Where new residents will live at the 800 is exactly what you’d hope: gracious rooms, slick kitchens, more storage than a Highlands house, retro-tiled bathrooms and full walls of windows opening to generous balconies.

Ignore the photo of the skyline inexplicably covering one whole wall and walk through the broad sliding doors onto the balcony for the real thing. This is something you can’t do in many places in Louisville — and it feels great. Imagine standing in your own private perch, the city spread in front of you, while drinking your morning coffee.

City Club has reintroduced 800 as a hot address on the residential market. Opening festivities were exactly what they should have been, both for today’s potential residents and for the legacy of a swinging downtown pad of the ‘60s: a scene. A broad mix of young folks dressed up, socializing around an open bar.
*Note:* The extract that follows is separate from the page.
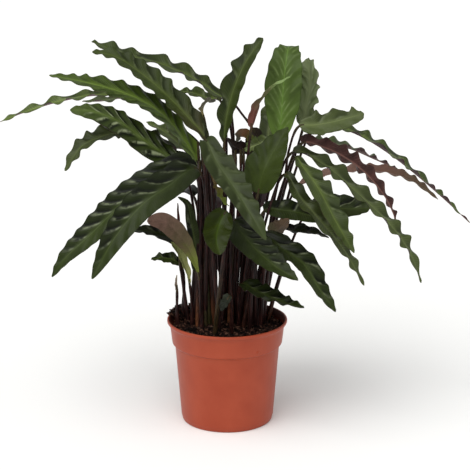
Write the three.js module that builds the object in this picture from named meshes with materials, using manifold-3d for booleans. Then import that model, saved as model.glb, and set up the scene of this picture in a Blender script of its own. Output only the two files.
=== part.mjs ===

A DJ “spinning” digital files. Silver mylar balloons. People having fun.

When faced with a down-at-the-heels building, how should it be treated? How to update a half-century-old building recognized for its unique design elements, presenting it as new and fresh while still honoring its bones? City Club Apartments was smart, fixing what had to be fixed and then layering on loud, but transitory, materials so that the surfaces can be attention-grabbing now…but then change with trends, without interference with the legacy materials that remain.